It’s the end of summer and everything feels distinctly autumnal. I’m particularly sensitive to this feeling because my mental health usually dips over the winter months, plus there are a couple of major beginnings and endings on the horizon.
I’m approaching the “end” of my current novel. I have been rewriting it for several months and hope to have it in decent shape within a month. Of course, the “end” will hopefully be the beginning, if I’m fortunate enough to attract an agent. If I’m even luckier and get a publishing deal, there will be a lot of extra work ahead, including more rewriting and editing.
Yet completing the novel means letting go. It means exposing it to readers — potential agents, publishers, competition judges, editors, perhaps people who decide to buy the book (if it gets published). I will have to send it out into the world.
My main concern isn’t receiving criticism of my writing: I’m used to criticism and rejections, which are inevitable for every writer. In fact, I prefer getting constructive criticism rather than a vague “not for us” rejection. I like to know how my writing comes across; how I can improve. I want to get better at writing and critiques are essential if I am to improve.
I suppose I’m worried that the novel might have no potential. That I’m wasting my time trying to write novels. There might be a fear of moving on to the next and trying to apply the lessons I have learnt. What if I can’t improve? What if I never write a publishable novel?
Perhaps the real problem is the uncertainty. If a time traveller from 2020 (or beyond) told me my current novel was terrible and never published, I would just shrug and move on. I would consider it a time-consuming but worthwhile exercise, helping me to learn my craft — like my last attempt at writing a novel. If the time traveller told me it got published and was reasonably well received, I would be ecstatic. I don’t like not knowing.
Ending a major phase of any project makes me feel reflective. I question my goals and achievements. I fence with self-doubt. I worry that I won’t complete the next phase, that things will go wrong or that I’m just not good enough. Mental illness takes these normal feelings and blends them with my symptoms, creating a lot of turmoil. It can be intense, but I can ride it out.
I will start my Psychology BSc with the Open University in October. I’m excited, but also nervous — which I suppose is normal. It’s a big commitment, since studying will form a large proportion of my life for the next 5 years, but it’s also incredibly important to me.
I wouldn’t be so nervous if I didn’t care. I’m worried that my mental health will affect my studies because I want to learn as much as I can. I don’t want to put my studies on hold or scrape through by the skin of my teeth. I want to be able to engage with the material and complete assignments to the best of my ability.
I’m especially wary because of past experience. When I did my Film Studies BA, a decline in my mental health in the final year (not helped by also being diagnosed with a serious eye condition which could lead to blindness) meant my grades dropped by 10%. I went from being on course for a 1:1 from the first semester, earning a Dean’s Commendation in my second year, to getting a good-but-disappointing 2:1. I know I should be proud to have done so well when facing tough challenges, but it’s frustrating when my mental health prevents me from doing my best.

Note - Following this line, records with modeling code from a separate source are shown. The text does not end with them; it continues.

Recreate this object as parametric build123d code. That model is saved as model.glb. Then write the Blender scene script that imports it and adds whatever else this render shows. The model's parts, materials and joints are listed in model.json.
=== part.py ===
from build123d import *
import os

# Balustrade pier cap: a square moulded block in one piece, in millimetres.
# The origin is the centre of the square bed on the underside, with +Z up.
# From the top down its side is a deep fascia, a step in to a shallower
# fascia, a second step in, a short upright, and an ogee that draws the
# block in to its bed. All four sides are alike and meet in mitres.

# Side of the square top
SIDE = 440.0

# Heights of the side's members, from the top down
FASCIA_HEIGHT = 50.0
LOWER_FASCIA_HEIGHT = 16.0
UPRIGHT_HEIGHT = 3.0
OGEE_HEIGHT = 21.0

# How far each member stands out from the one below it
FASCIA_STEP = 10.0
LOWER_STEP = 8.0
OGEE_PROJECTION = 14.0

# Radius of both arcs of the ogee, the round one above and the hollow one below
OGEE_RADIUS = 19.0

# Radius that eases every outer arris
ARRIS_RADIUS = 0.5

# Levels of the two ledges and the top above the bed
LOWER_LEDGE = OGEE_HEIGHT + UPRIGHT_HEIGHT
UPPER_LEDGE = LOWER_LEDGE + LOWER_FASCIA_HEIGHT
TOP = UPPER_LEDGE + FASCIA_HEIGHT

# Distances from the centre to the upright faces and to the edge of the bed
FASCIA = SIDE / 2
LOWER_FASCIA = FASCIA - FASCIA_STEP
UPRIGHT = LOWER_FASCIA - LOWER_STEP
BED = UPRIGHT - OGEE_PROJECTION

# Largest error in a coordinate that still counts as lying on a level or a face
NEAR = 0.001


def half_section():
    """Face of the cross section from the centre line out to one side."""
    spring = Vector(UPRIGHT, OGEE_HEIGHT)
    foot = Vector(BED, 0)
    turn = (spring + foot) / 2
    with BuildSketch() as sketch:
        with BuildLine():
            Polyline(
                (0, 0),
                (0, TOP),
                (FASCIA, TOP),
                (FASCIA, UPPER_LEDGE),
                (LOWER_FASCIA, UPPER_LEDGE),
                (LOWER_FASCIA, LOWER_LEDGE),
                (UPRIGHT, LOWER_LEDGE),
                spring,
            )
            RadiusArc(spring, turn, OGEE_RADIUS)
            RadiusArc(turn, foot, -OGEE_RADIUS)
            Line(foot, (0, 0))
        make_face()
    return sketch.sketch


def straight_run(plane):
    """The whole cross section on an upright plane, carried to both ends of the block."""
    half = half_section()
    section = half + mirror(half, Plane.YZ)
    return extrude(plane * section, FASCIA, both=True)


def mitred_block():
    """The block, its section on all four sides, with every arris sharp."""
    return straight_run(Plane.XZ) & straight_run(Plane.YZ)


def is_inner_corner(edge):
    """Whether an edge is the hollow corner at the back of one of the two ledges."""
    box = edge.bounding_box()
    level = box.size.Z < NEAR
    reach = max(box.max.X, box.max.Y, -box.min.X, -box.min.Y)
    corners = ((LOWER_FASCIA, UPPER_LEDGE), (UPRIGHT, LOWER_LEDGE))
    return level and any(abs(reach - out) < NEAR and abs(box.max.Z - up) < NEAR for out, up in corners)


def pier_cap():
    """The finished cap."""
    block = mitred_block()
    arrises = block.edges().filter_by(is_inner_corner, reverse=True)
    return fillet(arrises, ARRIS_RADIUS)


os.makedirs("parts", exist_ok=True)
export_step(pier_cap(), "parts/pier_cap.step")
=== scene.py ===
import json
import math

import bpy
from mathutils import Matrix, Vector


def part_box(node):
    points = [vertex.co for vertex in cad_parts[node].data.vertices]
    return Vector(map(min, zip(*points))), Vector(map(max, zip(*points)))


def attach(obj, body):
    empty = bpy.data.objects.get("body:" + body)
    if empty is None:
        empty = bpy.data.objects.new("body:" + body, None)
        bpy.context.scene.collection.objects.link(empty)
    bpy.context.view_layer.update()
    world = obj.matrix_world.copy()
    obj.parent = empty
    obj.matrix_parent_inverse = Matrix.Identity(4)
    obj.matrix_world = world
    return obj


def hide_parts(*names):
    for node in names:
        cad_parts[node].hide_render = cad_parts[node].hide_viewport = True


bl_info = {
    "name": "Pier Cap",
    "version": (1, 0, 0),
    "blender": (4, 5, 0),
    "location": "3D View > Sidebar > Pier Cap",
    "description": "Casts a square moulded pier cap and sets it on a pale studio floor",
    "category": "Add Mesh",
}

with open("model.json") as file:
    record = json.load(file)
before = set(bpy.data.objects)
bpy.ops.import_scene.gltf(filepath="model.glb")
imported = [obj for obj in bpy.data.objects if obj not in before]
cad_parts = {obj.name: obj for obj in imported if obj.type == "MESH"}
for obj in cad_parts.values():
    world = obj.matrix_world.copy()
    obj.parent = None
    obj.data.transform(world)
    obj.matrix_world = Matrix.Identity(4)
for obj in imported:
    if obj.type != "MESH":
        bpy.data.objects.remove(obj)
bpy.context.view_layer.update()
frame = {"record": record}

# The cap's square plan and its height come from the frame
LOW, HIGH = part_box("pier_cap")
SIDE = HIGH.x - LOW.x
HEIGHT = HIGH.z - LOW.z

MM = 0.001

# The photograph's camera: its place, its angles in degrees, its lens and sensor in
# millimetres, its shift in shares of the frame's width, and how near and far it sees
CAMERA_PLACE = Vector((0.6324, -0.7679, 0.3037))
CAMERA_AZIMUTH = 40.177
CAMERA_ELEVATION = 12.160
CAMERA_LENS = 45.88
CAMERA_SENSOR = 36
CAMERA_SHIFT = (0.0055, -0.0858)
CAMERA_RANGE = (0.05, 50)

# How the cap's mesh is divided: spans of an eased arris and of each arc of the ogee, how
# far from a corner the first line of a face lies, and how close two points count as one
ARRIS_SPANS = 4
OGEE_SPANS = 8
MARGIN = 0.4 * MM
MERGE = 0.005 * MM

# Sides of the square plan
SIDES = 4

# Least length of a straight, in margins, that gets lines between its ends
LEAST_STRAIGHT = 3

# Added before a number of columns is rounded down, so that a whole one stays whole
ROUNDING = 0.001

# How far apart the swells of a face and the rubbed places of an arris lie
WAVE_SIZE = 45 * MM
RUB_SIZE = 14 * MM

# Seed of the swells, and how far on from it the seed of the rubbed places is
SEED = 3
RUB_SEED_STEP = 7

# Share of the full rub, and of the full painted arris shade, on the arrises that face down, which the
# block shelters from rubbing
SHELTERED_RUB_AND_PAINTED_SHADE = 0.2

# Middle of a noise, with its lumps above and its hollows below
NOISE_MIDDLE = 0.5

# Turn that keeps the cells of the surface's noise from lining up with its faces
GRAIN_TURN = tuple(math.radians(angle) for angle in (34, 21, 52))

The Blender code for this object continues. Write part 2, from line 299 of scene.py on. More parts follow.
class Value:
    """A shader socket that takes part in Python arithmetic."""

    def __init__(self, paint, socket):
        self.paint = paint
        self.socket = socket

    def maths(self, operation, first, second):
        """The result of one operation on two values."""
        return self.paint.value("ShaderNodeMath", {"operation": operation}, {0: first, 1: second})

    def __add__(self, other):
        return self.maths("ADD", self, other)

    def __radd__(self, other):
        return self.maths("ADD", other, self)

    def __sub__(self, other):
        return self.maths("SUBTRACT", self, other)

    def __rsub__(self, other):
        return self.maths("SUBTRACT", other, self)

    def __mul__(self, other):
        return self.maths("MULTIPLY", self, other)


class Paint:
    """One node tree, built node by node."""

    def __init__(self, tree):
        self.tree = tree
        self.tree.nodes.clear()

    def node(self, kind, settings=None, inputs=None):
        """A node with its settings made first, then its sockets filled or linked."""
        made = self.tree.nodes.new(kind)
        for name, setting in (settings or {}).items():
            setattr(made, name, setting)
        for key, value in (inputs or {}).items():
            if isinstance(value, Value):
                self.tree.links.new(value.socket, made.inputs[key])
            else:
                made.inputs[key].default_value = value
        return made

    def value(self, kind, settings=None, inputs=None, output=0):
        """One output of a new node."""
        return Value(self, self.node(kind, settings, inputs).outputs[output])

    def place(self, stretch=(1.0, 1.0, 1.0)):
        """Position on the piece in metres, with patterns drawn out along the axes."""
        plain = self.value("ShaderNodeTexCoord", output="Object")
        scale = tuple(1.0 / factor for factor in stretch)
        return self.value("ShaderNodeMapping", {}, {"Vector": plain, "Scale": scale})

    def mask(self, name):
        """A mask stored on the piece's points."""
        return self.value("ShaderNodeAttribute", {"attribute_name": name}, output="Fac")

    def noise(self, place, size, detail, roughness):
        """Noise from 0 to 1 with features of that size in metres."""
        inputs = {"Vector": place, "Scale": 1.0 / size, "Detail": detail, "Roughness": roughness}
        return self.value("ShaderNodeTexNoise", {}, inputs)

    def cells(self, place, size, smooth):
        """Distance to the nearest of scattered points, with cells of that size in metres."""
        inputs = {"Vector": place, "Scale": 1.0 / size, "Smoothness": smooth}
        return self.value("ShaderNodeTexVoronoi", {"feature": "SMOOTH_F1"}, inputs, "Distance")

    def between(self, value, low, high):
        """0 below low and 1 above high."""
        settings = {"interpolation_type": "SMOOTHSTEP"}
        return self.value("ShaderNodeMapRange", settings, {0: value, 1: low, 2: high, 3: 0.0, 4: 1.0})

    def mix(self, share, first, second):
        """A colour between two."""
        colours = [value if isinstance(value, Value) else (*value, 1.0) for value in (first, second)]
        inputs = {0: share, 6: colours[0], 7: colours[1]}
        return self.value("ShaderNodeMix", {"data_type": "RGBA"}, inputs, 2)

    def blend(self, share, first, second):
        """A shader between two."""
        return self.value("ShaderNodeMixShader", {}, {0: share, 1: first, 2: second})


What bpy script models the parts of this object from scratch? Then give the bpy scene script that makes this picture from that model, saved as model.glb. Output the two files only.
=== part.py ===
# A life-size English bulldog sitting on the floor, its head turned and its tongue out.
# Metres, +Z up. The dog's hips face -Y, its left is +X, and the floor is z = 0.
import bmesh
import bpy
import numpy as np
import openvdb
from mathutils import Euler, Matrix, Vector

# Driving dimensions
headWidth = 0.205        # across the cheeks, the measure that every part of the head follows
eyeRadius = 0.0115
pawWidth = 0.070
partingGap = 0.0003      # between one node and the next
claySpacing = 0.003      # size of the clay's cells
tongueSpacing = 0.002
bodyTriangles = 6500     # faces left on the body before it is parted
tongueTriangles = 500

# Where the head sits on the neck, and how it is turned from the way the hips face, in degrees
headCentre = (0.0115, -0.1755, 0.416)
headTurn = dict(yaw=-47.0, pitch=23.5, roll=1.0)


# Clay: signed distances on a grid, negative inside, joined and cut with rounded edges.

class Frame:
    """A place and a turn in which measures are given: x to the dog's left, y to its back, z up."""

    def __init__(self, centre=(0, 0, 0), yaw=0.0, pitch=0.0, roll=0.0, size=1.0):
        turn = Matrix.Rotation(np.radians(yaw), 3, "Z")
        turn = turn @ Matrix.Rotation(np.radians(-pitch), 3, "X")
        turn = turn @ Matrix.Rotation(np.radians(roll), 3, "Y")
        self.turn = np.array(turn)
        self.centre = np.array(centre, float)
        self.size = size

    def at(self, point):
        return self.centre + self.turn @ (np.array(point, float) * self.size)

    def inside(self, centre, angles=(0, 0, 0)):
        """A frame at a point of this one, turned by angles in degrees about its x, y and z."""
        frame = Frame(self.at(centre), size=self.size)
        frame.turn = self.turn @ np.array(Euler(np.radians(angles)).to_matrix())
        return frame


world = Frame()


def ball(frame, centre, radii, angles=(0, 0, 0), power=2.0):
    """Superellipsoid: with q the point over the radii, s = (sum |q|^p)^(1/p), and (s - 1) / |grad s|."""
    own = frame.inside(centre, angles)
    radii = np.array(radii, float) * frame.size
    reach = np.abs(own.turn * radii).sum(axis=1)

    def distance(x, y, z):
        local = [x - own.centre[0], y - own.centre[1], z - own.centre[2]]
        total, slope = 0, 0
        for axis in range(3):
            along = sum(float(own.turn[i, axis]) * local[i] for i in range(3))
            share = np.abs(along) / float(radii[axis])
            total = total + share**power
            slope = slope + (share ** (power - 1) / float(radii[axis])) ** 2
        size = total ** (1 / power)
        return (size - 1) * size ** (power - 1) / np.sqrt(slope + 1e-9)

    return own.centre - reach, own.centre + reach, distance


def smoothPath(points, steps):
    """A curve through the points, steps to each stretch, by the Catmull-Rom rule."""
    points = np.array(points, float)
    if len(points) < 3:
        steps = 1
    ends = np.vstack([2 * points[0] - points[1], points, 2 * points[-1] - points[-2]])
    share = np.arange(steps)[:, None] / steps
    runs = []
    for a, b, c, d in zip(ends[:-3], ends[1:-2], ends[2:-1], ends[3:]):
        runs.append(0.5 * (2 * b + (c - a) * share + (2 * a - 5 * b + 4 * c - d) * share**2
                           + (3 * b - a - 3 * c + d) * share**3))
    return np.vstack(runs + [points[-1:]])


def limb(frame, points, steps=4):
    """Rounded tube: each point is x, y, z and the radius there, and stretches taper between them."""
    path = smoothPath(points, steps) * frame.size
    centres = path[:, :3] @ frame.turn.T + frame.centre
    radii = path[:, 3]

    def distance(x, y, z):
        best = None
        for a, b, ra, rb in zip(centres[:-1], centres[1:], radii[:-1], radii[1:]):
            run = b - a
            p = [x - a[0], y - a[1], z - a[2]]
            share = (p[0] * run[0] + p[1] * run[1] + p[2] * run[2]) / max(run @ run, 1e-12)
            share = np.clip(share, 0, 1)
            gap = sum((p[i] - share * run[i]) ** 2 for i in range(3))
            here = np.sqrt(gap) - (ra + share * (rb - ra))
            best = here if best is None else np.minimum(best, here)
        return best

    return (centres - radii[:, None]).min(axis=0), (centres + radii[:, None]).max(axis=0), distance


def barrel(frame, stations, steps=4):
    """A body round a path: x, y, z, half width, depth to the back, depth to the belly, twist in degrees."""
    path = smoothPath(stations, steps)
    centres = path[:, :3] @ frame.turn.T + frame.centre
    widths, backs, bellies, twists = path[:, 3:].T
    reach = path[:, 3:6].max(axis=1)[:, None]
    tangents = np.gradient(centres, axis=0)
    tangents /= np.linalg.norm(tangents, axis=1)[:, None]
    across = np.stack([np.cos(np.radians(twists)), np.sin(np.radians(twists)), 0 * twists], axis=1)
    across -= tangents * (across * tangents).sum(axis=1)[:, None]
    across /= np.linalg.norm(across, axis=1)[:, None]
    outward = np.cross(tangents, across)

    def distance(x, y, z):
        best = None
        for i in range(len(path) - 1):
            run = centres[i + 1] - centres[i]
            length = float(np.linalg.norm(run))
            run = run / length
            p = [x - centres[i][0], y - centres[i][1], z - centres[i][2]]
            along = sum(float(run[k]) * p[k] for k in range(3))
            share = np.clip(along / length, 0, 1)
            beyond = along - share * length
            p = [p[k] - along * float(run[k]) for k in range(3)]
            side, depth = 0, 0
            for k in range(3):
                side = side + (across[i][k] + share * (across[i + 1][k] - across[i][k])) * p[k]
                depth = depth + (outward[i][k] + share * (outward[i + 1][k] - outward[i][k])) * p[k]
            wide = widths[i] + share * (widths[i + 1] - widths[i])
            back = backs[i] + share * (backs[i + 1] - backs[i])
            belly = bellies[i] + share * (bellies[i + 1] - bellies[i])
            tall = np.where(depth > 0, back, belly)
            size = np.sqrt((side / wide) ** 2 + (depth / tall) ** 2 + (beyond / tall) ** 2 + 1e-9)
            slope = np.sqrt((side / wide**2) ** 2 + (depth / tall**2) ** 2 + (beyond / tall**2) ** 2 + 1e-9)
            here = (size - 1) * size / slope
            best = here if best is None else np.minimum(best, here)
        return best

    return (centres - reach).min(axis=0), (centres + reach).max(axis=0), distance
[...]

I appreciate the irony of worrying about my mental health affecting my degree, when my experience of mental illness has motivated my decision to study Psychology. I’m fed up with repeating the same patterns, battling and working like mad only to fall short in the end. Yes, I do the best I can in my particular circumstances, but that’s not very reassuring when I know I’m capable of more.
I hope studying Psychology will be a fresh start. My mental health is better (in general) than it has been for a long time and I have good coping strategies. Grades and results aren’t as important to me nowadays — instead of setting out to prove something to myself (and/or others who doubt me), I want to use what I learn to help myself and others.
I want to change my life, which involves a large degree of uncertainty and a lot of learning to cope with the effects. The changing seasons emphasise how life follows cycles; how natural it is to change direction and evolve. However, accepting — even embracing — the inevitability of change doesn’t make it easy.
When you have mental health issues, it feels like your whole life is filtered through them — determined by them, at the worst points. It’s annoying and frustrating. It can make you feel sad, angry, hopeless. I often wish I had never experienced mental illness.
But… without experiencing mental health problems, I doubt I would have tried to write a novel or studied the subjects I’m truly passionate about at university. I often feel like I’m not living a full life, because mental illness prevents me from doing so many “normal” things, yet many perfectly healthy people lead half-lives and don’t follow their dreams. They limit themselves and don’t set goals or take risks. If I didn’t have mental health issues, I think I may have been one of those people.